We crossed the road to her and I said ‘how are you mother?’, and she just said ‘I’m not your mother’. I said ‘I’m PJ, PJ from Galway, I’m your son – I met you a year ago and you said you wanted to meet your three grandsons’. All she said was ‘get away and leave me alone, I’ve no son’. That was an awful let down for me, it was a real heart break. So my wife said ‘let her off to mass, she’s confused’. It was only shortly after that that she passed away”.

On March 3 this year, the Commission of Investigation into Mother and Baby Homes announced that “significant amounts of human remains” had been found buried in a septic tank at the site of the Tuam Mother and Baby Home. The remains belonged to children aged from “about 35 foetal weeks to two to three years”. Forensic examinations of samples recovered there suggested that the remains dated “from the time-frame relevant to the operation of the Mother and Baby Home”.

According to the Commission, the remains had been discovered in a number of underground chambers in what appeared to be a ‘sewage-related structure’ on the site.
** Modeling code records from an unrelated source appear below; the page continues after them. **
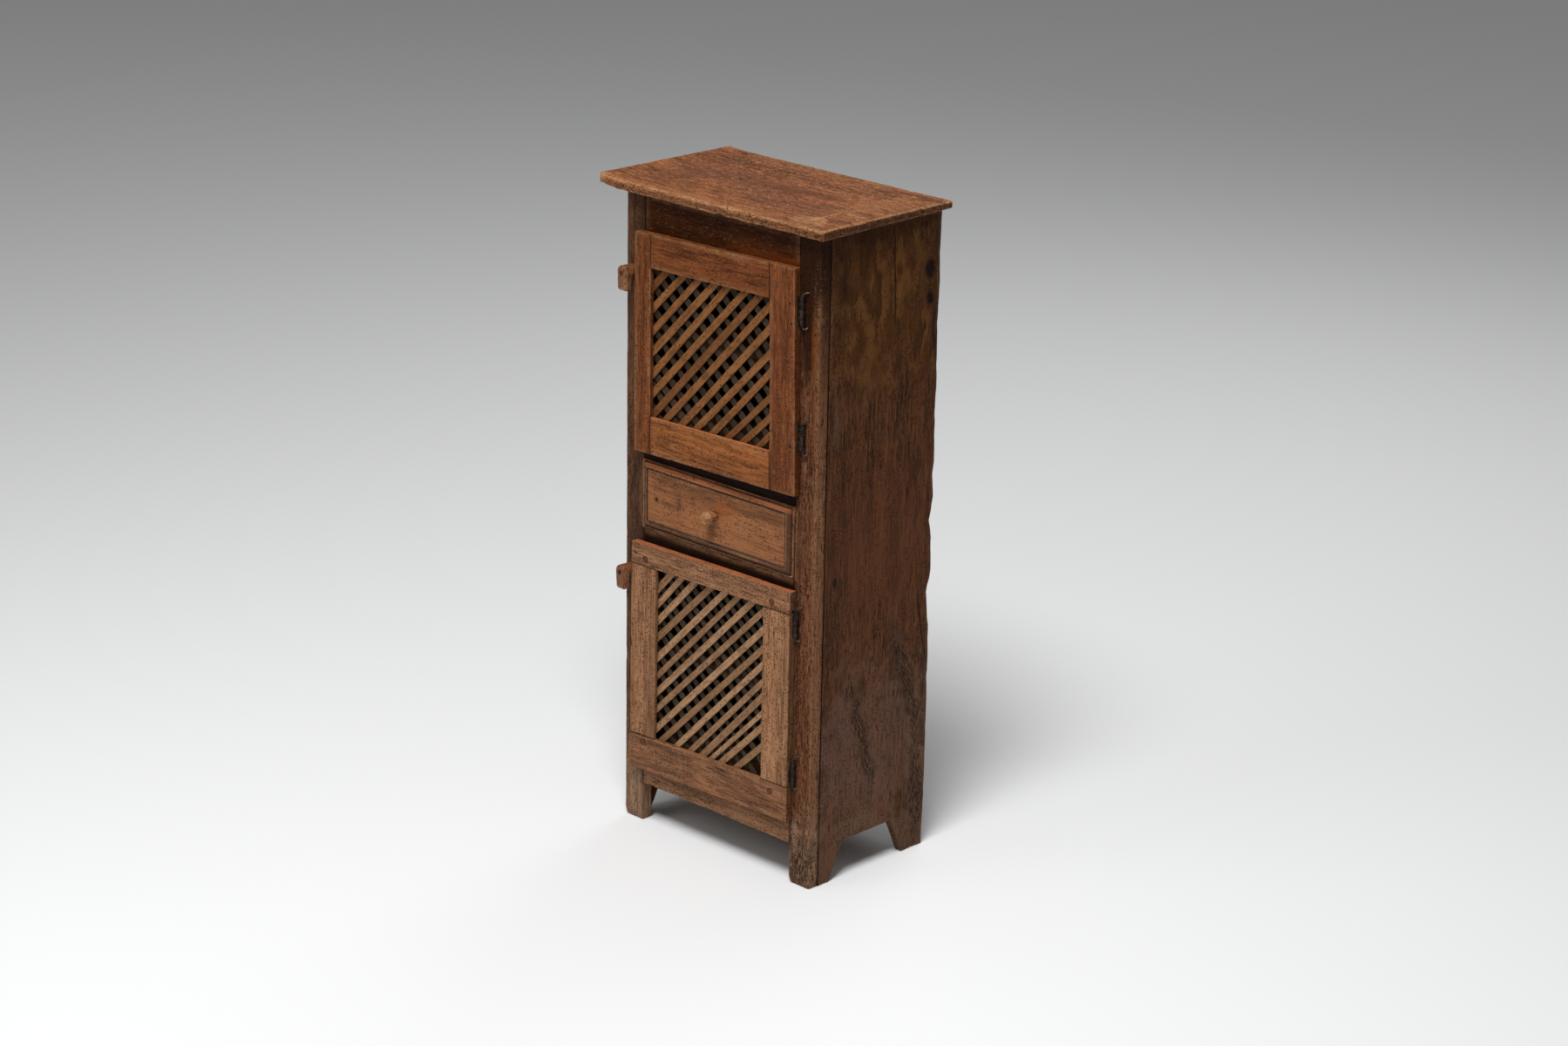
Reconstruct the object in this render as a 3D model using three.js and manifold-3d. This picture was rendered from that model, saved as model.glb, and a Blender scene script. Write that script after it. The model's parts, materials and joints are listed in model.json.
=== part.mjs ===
// A small rustic pie safe: plank top, two posts, plank sides on bracket feet, two lattice doors and a drawer.
// Millimetres, +Z up, the front faces -Y. The origin ends up under the middle of the whole cupboard.
import * as THREE from "three";
import { mergeVertices } from "three/addons/utils/BufferGeometryUtils.js";
import Module from "manifold-3d";

const wasm = await Module();
wasm.setup();

// Body
const bodyWidth = 436.6;
const bodyDepth = 279;
const fit = 0.3; // joiner's clearance between seated pieces
const overrun = 5; // how far a cutting shape runs past what it cuts

// Heights up the front, from the floor to the top
const underRail = 70.4;
const bottomRailHeight = 57.6;
const lowerOpening = 362;
const lowerMiddleRailHeight = 42.2;
const drawerOpening = 122.4;
const upperMiddleRailHeight = 45.4;
const upperOpening = 322;
const friezeHeight = 81.5;
const topThickness = 16.5;

const bottomRailTop = underRail + bottomRailHeight;
const lowerMiddleRailBase = bottomRailTop + lowerOpening;
const drawerFloor = lowerMiddleRailBase + lowerMiddleRailHeight;
const upperMiddleRailBase = drawerFloor + drawerOpening;
const upperFloor = upperMiddleRailBase + upperMiddleRailHeight;
const friezeBase = upperFloor + upperOpening;
const carcassTop = friezeBase + friezeHeight;

// Top board
const topLeftOverhang = 46.8;
const topRightOverhang = 21.6;
const topFrontOverhang = 21.1;
const topBackOverhang = 1;
const topUpperArris = 3.6;
const topLowerArris = 1.4;
const topLeftCorner = 9; // how far hands have rounded each end's corners
const topRightCorner = 4;
const topCurl = 4.5; // how far the left end has curled up
const topCurlFadeShare = 0.5;
const topThinning = 4.5; // how much thinner the right end is at the rear

// Posts and rails
const leftPostWidth = 43.3;
const rightPostWidth = 45.1;
const postDepth = 22.1;
const postArris = 1.6;
const railThickness = 20;
const tenonThickness = 8;
const tenonLength = 26;
const tenonShoulder = 7;

// Side boards and their bracket feet
const sideCrack = 0.6; // the open joint behind each post
const sideThickness = 15;
const archHeight = 65.1;
const frontFootFloor = 25.5;
const frontFootTop = 60;
const backFootFloor = 53;
const backFootTop = 82.1;
const tongueThickness = 5;
const tongueLength = 7;

// The right board's broken rear edge: height (of the carcass top) and how deep it is eaten (of edgeWaste)
const edgeWaste = 9.3;
const edgeWasteShares = [
  [0.03, 0.34],
  [0.068, 0.05],
  [0.24, 0],
  [0.264, 0.14],
  [0.31, 0.06],
  [0.358, 0.22],
  [0.37, 0.53],
  [0.4, 0.85],
  [0.412, 1],
  [0.422, 0.8],
  [0.433, 0.27],
  [0.446, 0],
  [0.497, 0.2],
  [0.512, 0.48],
  [0.525, 0.87],
  [0.545, 0.3],
  [0.562, 0],
  [0.597, 0.37],
  [0.616, 0],
  [0.702, 0.24],
  [0.725, 0],
  [0.789, 0.23],
  [0.829, 0.28],
  [0.892, 0],
  [0.934, 0.22],
];

// Back boards, shelves and their cleats
const backThickness = 12;
const backInset = 2;
const backBoards = 3;
const backSeam = 1;
const floorThickness = 15;
const drawerBoardThickness = 12;
const shelfThickness = 12;
const lowerShelfRise = 182;
const upperShelfRise = 168;
const shelfSetback = 18;
const cleatWidth = 12;
const cleatHeight = 18;
const cleatSetback = 12;

// Doors, lay-on, with a lattice panel in a rebate at the back
const doorGap = 0.4;
const doorThickness = 14;
const panelLap = 10;
const slatThickness = 3.1;
const panelInset = 0.2;
const doorTenonThickness = 5;
const doorTenonLength = 28;
const doorTenonShoulder = 8;

// Hinges: a strap rolled into a barrel, let into the door's edge, on a wire staple driven into the post
const barrelRadius = 4.5;
const barrelLength = 46;
const barrelOffPost = 0.5;
const boreRadius = 1.8;
const leafThickness = 2.2;
const leafInDoor = 19;
const leafSlack = 0.6;
const wireRadius = 1.35;
const wireStandoff = 1.2;
const upperLegReach = 10.5;
const upperLegRise = 8;
const lowerLegReach = 7;
const lowerLegDrop = 4;
const legDepth = 12;
const wireSides = 6;
const wireSteps = 30;
const barrelSides = 16;

// Drawer
const drawerSideGap = 0.7;
const drawerHeadGap = 1;
const drawerFieldProud = 8;
const drawerEdgeProud = 2;
const drawerFrontDepth = 20;
const drawerSideThickness = 10;
const drawerSideHeight = 104;
const drawerRearGap = 27.2; // from the drawer's back to the back boards
const drawerLapDepth = 12;
const drawerBackHeight = 86;
const drawerBottomThickness = 6;
const drawerBottomRise = 7;
const drawerGroove = 4;
const guideHeight = 22;

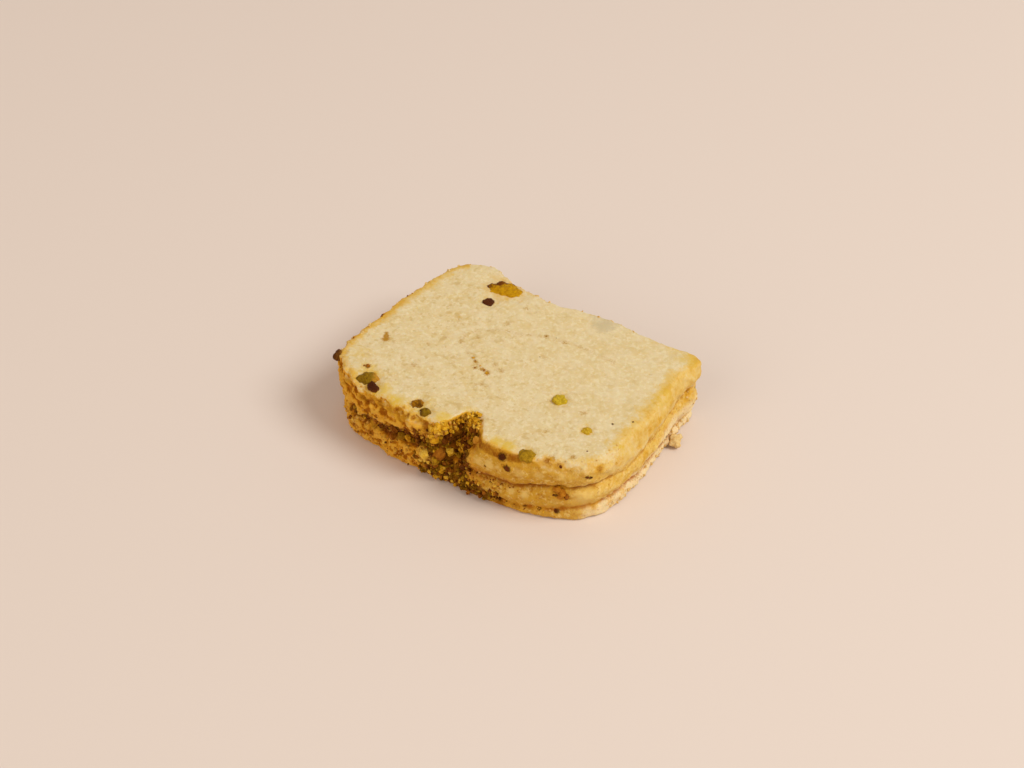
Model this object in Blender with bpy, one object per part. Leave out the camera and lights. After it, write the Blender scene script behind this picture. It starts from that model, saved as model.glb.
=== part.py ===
# One thick slice of a lemon and pistachio loaf cake, lying on a cut face.
# The domed top crust of the loaf faces -Y, its flat base faces +Y, the loaf's length runs up +Z.
# Metres. The origin is on the floor under the middle of the slice.

import bpy
import bmesh
import math
import random
from mathutils import Euler, Matrix, Vector, noise

mm = 0.001

# Driving dimensions, in millimetres
sliceThickness = 24.0
rimRadiusCrust = 2.2
rimRadiusBase = 0.9
footRadius = 1.3
crackPosition = -2.2
crackDepthTop = 10.6
crackDepthFoot = 0.8
creaseDepth = 2.0
valleyDepth = 2.7
lowCreaseDepth = 1.2
pocketGap = 0.42
columnCount = 420
targetTriangles = 4300

# Outline of the loaf's section, seen on the cut face, anticlockwise from the left shoulder
sectionPoints = [
    (-57.0, -15.5),  # left shoulder
    (-53.4, -23.4),
    (-44.5, -28.7),
    (-31.0, -31.2),  # domed crust, left of the crack
    (-14.0, -31.5),
    (3.0, -31.2),
    (19.0, -29.3),  # domed crust, right of the crack
    (31.5, -25.0),
    (39.6, -18.6),
    (42.9, -10.5),  # right shoulder
    (43.2, 3.0),
    (42.2, 18.0),
    (41.2, 31.0),
    (41.6, 37.4),
    (38.8, 41.6),  # right base corner
    (25.0, 41.6),
    (7.0, 42.3),  # base of the loaf
    (-15.0, 39.2),
    (-32.5, 41.8),
    (-42.0, 44.0),  # left base corner, a little torn
    (-50.0, 39.8),
    (-53.6, 32.0),
    (-56.4, 8.0),
]

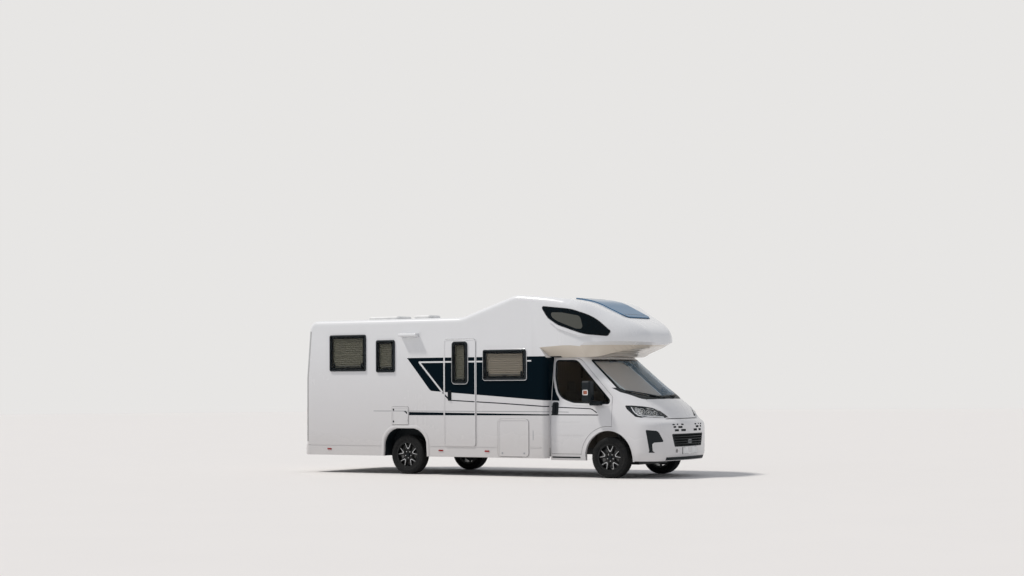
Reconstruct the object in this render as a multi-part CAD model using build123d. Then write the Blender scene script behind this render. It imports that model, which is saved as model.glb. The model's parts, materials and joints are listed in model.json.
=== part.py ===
from build123d import *
import math
import os

# Overall sizes in millimetres, +X forward, +Y left, +Z up, ground at Z 0
FRONT_OVERHANG = 1000.0
WHEELBASE = 4035.0
REAR_OVERHANG = 2250.0
LENGTH = FRONT_OVERHANG + WHEELBASE + REAR_OVERHANG
FRONT_AXLE = LENGTH / 2 - FRONT_OVERHANG
REAR_AXLE = FRONT_AXLE - WHEELBASE
BODY_WIDTH = 2300.0
REAR_ROOF_Z = 2750.0
PEAK_Z = 3116.0
FLOOR_Z = 500.0
SKIRT_Z = 320.0

# Panel thicknesses and clearances
WALL = 34.0
FLOOR_T = 50.0
SKIRT_T = 24.0
CAB_PANEL = 50.0
GLASS = 12.0
SHUT_GAP = 6.0
RUN_GAP = 6.0

# Wheels and axles
TYRE_D = 690.0
TYRE_W = 215.0
RIM_D = 466.0
RIM_W = 190.0
TRACK_FRONT = 1810.0
TRACK_REAR = 1980.0
SPOKE_PAIRS = 5
BOLT_CIRCLE_D = 118.0
BOLT_D = 26.0
FRONT_ARCH_R = 448.0
FRONT_ARCH_STRIP = 76.0

# Habitation body stations, measured ahead of the front axle
BUMPER_OUT = 33.0
REAR_FACE = BUMPER_OUT - WHEELBASE - REAR_OVERHANG
REAR_LEAN = 87.0
REAR_TOP = REAR_FACE + REAR_LEAN
REAR_LEAN_Z = 1700.0
STEP_FOOT = -2860.0
PEAK = -1760.0
NOSE_JOINT = -1420.0
HOUSE_FRONT = -1140.0
CAB_TOP_Z = 2030.0
EDGE_R = 90.0
ROOF_BAND = EDGE_R + 18.0
REAR_RETURN = REAR_TOP + 45.0
COLLAR_HALF = 1045.0

HALF = BODY_WIDTH / 2
HUB_Z = TYRE_D / 2


# A station ahead of the front axle in the row frame
def fx(d):
    return FRONT_AXLE + d


# Closed face from corners (u, v, corner radius)
def outline(corners):
    points = [(u, v) for u, v, r in corners]
    radii = [r for u, v, r in corners]
    return make_face(FilletPolyline(*points, radius=radii, close=True))


# Corners with one common radius
def rounded(points, radius):
    return outline([(u, v, radius) for u, v in points])


# Rectangle between two corners with rounded corners
def panel(u0, u1, v0, v1, radius):
    return Pos((u0 + u1) / 2, (v0 + v1) / 2) * RectangleRounded(abs(u1 - u0), abs(v1 - v0), radius)


# Prism of an XZ face, given ahead of the front axle, between two Y
def along_y(face, y0, y1):
    return Pos(FRONT_AXLE, y1, 0) * (Plane.XZ * extrude(face, y1 - y0))


# Prism of a YZ face between two stations
def along_x(face, d0, d1):
    return Pos(fx(d0), 0, 0) * (Plane.YZ * extrude(face, d1 - d0))


# Prism of a plan face, given ahead of the front axle, between two heights
def along_z(face, z0, z1):
    return Pos(FRONT_AXLE, 0, z0) * extrude(face, z1 - z0)


# Box between stations ahead of the front axle, Y and Z
def block(d0, d1, y0, y1, z0, z1):
    size = (abs(d1 - d0), abs(y1 - y0), abs(z1 - z0))
    return Pos(fx((d0 + d1) / 2), (y0 + y1) / 2, (z0 + z1) / 2) * Box(*size)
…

In all, it was believed that 796 children had died at the home.

“I thought it was scandalous, absolutely, utterly scandalous, when I heard about a woman who was supposed to wrap those bodies up and bring them down through a tunnel and put them into a tank that was cleaned out, I couldn’t get over it for a Catholic country.”, says PJ.

 

Tuam Mother and Baby Home (Connacht-Tribune June 1924)

 

“To think that those little babies may have died of neglect, I just couldn’t understand it. Why were they not taken into Galway hospital? Why were they not taken to a hospital in Tuam, where they could have been given some sort of chance, some medication, something? What sort of nuns were they?

What annoyed me more than anything, we had a main cemetery across the road, all they had to do was walk across to bury them, and I was just wondering if a priest was even called to anoint those babies when they died, were they even blessed?…So where’s your Christianity there?… God Almighty, they were thrown in there and not even a priest to come along and anoint them, or even bless the ground”.

Following the discoveries in March this year, PJ says he rang Enda Kenny’s office “a couple of times” to invite him down to Tuam to meet survivors, but received no reply. He then wrote to Michael D Higgins inviting him to speak, but again got no answer:

“I thought, surely to God, and them both being from the West of Ireland, that they’d have some decency and come down to meet us. God Almighty, they should have some respect for us and they don’t seem to be showing any respect. When I was asked what I thought about Enda Kenny’s speech on the Mother and Baby Home, I said ‘He was great, but he read it out of a newspaper’”.

PJ Rafferty

What would PJ Like to see happening now?

“For me, what I would I’d love to see is the babies removed from there and buried in the main cemetery across the road in an Angels Plot. When they closed down the Bon Secours hospital in Tuam, they brought in new coffins for the nuns and took their remains and buried them below in Knock. I think the same respect should be given those babies.

I am annoyed, the way the church was run at that time and the way that some of the nuns had power, and how they abused that power. Surely to God, they went to mass in the church in the morning? What were they looking up at? If they were looking up at the crucifix of our Lord, they were supposed to carry out his work on Earth. What I can’t figure out is why the Bon Secours are keeping so quiet now, and have kept quiet all along”.